• _Task directions_
Only the lines from the line with "hopper_saddle();" through the line with "before = set(bpy.data.objects)" should be copied, exactly as they appear, with both ends kept.

• _Given records_
-.-.-
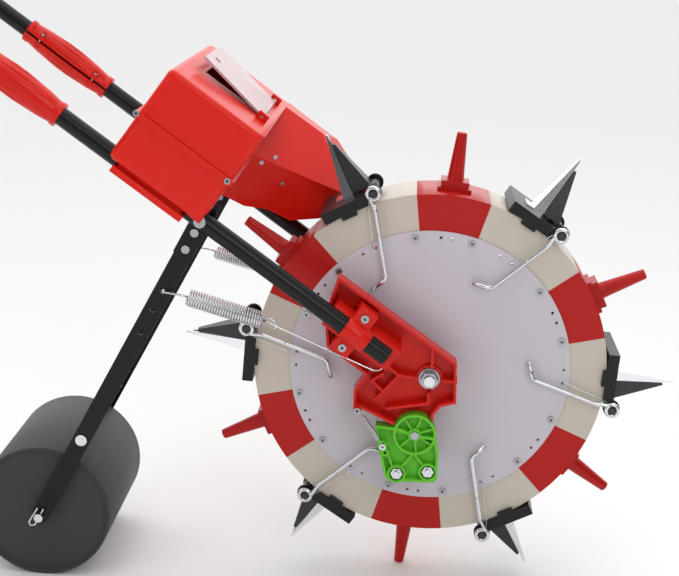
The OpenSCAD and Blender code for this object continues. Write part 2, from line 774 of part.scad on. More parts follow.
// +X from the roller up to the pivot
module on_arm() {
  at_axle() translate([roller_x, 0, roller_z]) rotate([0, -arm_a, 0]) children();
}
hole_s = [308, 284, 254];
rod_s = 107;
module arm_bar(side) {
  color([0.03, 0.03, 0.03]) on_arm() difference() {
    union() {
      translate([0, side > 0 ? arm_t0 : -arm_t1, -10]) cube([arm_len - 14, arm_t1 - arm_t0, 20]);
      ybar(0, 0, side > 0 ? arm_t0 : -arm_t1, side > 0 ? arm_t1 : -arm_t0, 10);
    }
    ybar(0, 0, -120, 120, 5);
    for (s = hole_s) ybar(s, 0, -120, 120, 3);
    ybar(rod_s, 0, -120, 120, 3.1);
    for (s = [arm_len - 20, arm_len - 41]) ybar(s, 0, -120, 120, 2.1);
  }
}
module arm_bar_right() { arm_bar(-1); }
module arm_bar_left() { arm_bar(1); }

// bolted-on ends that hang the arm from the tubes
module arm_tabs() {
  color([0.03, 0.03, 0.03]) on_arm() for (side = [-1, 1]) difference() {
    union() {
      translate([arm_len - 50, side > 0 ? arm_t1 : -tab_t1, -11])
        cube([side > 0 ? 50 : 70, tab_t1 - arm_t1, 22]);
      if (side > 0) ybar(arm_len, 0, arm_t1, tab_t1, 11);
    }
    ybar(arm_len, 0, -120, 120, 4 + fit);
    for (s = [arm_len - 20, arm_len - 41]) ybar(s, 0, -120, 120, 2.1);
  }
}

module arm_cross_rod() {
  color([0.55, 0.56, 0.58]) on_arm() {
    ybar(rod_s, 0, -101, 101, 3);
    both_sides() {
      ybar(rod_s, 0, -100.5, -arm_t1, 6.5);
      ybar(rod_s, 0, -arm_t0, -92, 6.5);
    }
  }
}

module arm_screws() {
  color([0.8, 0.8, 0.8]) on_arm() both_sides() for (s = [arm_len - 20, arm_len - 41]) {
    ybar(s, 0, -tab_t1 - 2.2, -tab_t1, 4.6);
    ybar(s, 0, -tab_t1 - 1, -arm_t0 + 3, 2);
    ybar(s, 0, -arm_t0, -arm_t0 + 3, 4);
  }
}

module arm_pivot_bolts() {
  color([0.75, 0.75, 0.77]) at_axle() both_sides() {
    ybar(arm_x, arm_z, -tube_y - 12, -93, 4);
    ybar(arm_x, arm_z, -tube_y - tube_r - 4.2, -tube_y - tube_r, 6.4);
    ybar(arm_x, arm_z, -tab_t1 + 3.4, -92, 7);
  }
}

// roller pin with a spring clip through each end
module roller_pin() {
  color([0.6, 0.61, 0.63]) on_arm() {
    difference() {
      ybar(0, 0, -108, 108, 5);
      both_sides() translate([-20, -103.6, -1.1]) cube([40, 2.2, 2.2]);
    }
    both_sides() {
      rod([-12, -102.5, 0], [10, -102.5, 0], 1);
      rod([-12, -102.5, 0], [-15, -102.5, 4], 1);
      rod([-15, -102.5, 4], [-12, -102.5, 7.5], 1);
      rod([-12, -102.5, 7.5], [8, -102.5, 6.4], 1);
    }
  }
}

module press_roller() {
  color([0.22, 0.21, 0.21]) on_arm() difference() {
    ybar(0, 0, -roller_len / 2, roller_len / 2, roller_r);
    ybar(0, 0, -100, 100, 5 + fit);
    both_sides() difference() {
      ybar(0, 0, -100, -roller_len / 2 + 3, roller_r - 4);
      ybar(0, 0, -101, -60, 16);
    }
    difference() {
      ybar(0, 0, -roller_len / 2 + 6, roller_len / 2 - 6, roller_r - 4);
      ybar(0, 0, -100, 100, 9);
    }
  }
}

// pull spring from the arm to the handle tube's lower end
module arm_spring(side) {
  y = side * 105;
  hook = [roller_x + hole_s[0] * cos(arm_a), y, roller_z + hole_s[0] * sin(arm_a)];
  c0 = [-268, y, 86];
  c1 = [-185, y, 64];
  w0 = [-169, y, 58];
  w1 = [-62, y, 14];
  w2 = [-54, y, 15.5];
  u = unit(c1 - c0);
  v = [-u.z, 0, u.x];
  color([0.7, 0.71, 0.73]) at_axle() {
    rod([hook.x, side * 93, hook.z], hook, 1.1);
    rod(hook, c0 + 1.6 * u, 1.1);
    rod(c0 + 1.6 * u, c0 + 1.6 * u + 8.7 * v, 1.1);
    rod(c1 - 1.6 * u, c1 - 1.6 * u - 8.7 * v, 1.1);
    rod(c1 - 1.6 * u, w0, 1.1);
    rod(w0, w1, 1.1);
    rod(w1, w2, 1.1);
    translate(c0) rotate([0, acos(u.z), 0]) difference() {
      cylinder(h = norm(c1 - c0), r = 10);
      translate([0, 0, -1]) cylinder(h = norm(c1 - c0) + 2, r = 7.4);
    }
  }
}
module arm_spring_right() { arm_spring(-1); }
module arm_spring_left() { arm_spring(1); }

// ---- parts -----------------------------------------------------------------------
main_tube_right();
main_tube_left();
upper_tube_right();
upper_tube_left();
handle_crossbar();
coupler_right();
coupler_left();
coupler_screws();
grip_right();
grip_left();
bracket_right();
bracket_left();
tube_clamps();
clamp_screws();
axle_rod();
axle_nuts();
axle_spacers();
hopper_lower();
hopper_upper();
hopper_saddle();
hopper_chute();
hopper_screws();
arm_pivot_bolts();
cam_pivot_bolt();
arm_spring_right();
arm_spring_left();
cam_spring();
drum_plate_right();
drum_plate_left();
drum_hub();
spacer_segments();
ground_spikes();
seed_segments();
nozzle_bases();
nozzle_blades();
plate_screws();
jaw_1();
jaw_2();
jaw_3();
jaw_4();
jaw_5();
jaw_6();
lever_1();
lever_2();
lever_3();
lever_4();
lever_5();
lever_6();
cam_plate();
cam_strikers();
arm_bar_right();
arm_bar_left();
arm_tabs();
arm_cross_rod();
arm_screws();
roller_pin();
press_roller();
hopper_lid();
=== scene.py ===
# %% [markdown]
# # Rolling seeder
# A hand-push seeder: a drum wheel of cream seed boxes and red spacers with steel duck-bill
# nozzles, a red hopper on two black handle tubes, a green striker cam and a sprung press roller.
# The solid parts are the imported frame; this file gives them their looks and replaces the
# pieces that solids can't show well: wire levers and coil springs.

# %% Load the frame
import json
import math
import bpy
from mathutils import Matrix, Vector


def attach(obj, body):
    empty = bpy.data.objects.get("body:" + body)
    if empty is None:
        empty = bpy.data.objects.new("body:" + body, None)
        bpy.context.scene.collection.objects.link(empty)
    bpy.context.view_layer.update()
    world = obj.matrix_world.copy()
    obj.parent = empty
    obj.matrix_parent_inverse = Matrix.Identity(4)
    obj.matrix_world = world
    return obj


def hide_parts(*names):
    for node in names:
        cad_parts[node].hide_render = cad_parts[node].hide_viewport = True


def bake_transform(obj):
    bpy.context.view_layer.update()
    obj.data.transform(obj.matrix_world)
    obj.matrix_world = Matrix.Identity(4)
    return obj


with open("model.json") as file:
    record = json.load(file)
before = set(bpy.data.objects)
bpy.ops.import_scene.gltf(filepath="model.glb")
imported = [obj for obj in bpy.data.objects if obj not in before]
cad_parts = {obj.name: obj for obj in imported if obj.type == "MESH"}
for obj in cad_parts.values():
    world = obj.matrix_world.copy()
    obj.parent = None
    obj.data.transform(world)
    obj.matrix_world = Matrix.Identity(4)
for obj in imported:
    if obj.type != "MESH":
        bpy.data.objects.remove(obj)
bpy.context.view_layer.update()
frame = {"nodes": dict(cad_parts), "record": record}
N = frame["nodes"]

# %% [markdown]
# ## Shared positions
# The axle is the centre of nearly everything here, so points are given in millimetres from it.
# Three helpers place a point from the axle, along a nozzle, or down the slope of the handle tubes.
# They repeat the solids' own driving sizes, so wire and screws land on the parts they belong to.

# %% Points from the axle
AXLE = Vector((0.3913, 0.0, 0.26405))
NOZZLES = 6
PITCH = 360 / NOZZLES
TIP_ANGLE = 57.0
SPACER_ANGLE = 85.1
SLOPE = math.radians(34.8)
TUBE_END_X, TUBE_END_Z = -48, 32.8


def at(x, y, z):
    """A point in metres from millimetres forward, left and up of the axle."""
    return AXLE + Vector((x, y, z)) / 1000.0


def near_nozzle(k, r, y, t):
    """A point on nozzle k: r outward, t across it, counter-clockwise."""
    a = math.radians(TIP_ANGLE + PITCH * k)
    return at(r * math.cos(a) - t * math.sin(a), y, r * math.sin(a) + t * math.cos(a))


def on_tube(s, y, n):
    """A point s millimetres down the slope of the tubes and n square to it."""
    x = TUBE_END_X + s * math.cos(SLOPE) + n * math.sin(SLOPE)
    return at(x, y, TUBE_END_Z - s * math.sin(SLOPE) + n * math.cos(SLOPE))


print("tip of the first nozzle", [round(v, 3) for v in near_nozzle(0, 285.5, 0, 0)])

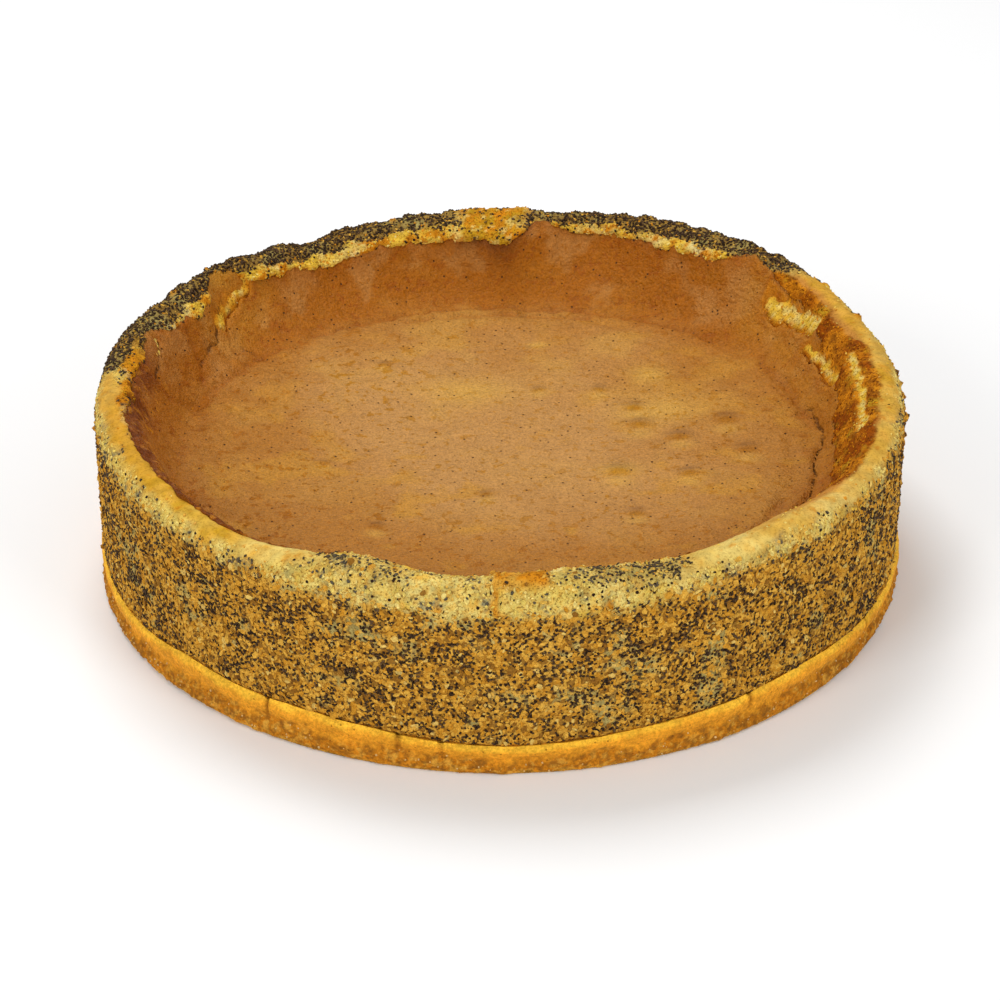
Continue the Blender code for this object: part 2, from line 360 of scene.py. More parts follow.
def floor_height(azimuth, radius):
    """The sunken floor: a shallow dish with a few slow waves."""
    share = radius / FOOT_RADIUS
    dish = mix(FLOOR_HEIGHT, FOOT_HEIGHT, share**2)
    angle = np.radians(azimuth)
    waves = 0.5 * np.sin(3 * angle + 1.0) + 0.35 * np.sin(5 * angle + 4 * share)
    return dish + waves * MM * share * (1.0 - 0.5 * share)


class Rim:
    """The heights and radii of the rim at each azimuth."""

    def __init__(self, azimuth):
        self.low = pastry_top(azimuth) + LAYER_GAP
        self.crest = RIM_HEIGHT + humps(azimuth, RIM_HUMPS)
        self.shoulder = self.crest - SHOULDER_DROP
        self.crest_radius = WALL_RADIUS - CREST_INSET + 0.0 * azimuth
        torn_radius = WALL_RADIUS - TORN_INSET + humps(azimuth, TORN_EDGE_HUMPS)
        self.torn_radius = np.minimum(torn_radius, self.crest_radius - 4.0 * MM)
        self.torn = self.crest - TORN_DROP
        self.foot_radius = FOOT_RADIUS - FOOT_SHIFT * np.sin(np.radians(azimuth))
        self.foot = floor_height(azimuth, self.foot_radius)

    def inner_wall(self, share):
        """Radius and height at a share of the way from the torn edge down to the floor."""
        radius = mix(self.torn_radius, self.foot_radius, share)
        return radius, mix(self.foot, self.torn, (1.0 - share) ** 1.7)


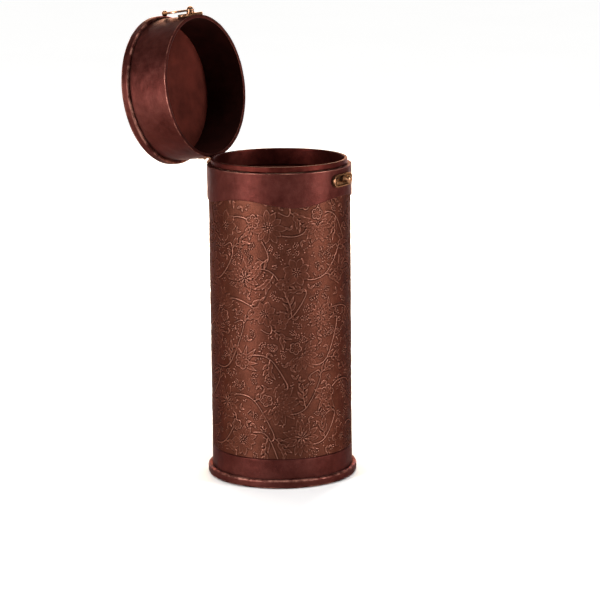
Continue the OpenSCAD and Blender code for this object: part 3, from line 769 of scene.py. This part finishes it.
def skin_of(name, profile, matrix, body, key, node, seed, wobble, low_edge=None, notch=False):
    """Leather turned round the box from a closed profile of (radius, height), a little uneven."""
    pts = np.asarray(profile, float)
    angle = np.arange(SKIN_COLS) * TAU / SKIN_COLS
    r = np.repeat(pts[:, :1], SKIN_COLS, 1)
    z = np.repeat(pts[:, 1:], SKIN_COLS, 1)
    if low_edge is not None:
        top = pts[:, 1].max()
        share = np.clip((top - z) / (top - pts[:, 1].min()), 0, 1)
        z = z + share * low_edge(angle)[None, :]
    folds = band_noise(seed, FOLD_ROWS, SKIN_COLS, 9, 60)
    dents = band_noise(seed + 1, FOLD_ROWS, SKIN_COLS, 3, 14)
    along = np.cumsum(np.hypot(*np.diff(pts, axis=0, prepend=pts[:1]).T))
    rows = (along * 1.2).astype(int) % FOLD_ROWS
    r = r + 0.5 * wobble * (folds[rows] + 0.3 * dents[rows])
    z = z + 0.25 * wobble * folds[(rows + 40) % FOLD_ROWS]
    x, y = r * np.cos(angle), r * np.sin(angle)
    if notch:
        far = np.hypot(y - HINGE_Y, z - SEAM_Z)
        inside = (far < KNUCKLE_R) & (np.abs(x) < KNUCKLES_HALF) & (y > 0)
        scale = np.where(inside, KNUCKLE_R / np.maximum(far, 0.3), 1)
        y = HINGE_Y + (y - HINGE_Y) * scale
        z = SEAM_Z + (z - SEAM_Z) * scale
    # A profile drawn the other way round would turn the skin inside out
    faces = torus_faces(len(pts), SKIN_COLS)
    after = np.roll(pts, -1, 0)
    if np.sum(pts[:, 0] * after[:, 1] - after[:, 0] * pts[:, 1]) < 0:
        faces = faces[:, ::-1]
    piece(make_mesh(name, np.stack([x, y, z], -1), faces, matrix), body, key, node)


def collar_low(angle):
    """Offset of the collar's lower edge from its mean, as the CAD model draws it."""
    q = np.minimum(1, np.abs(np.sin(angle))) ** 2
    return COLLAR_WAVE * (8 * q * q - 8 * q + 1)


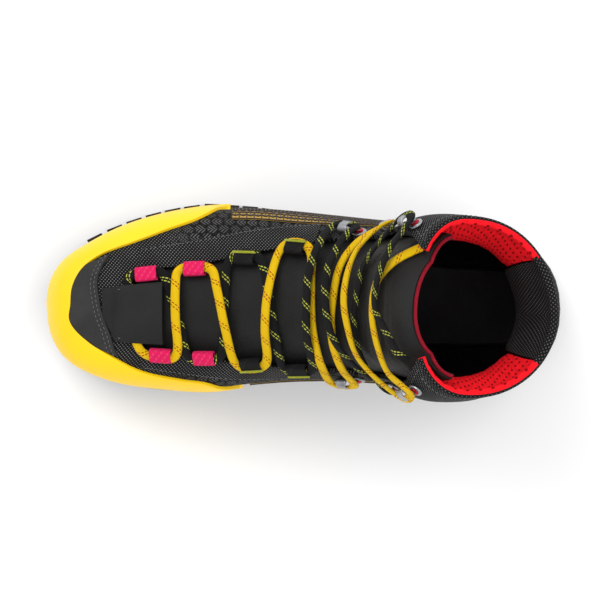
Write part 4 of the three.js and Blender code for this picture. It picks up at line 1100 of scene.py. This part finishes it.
-.-.-
• _Complete answer_
hopper_saddle();
hopper_chute();
hopper_screws();
arm_pivot_bolts();
cam_pivot_bolt();
arm_spring_right();
arm_spring_left();
cam_spring();
drum_plate_right();
drum_plate_left();
drum_hub();
spacer_segments();
ground_spikes();
seed_segments();
nozzle_bases();
nozzle_blades();
plate_screws();
jaw_1();
jaw_2();
jaw_3();
jaw_4();
jaw_5();
jaw_6();
lever_1();
lever_2();
lever_3();
lever_4();
lever_5();
lever_6();
cam_plate();
cam_strikers();
arm_bar_right();
arm_bar_left();
arm_tabs();
arm_cross_rod();
arm_screws();
roller_pin();
press_roller();
hopper_lid();
=== scene.py ===
# %% [markdown]
# # Rolling seeder
# A hand-push seeder: a drum wheel of cream seed boxes and red spacers with steel duck-bill
# nozzles, a red hopper on two black handle tubes, a green striker cam and a sprung press roller.
# The solid parts are the imported frame; this file gives them their looks and replaces the
# pieces that solids can't show well: wire levers and coil springs.

# %% Load the frame
import json
import math
import bpy
from mathutils import Matrix, Vector


def attach(obj, body):
    empty = bpy.data.objects.get("body:" + body)
    if empty is None:
        empty = bpy.data.objects.new("body:" + body, None)
        bpy.context.scene.collection.objects.link(empty)
    bpy.context.view_layer.update()
    world = obj.matrix_world.copy()
    obj.parent = empty
    obj.matrix_parent_inverse = Matrix.Identity(4)
    obj.matrix_world = world
    return obj


def hide_parts(*names):
    for node in names:
        cad_parts[node].hide_render = cad_parts[node].hide_viewport = True


def bake_transform(obj):
    bpy.context.view_layer.update()
    obj.data.transform(obj.matrix_world)
    obj.matrix_world = Matrix.Identity(4)
    return obj


with open("model.json") as file:
    record = json.load(file)
before = set(bpy.data.objects)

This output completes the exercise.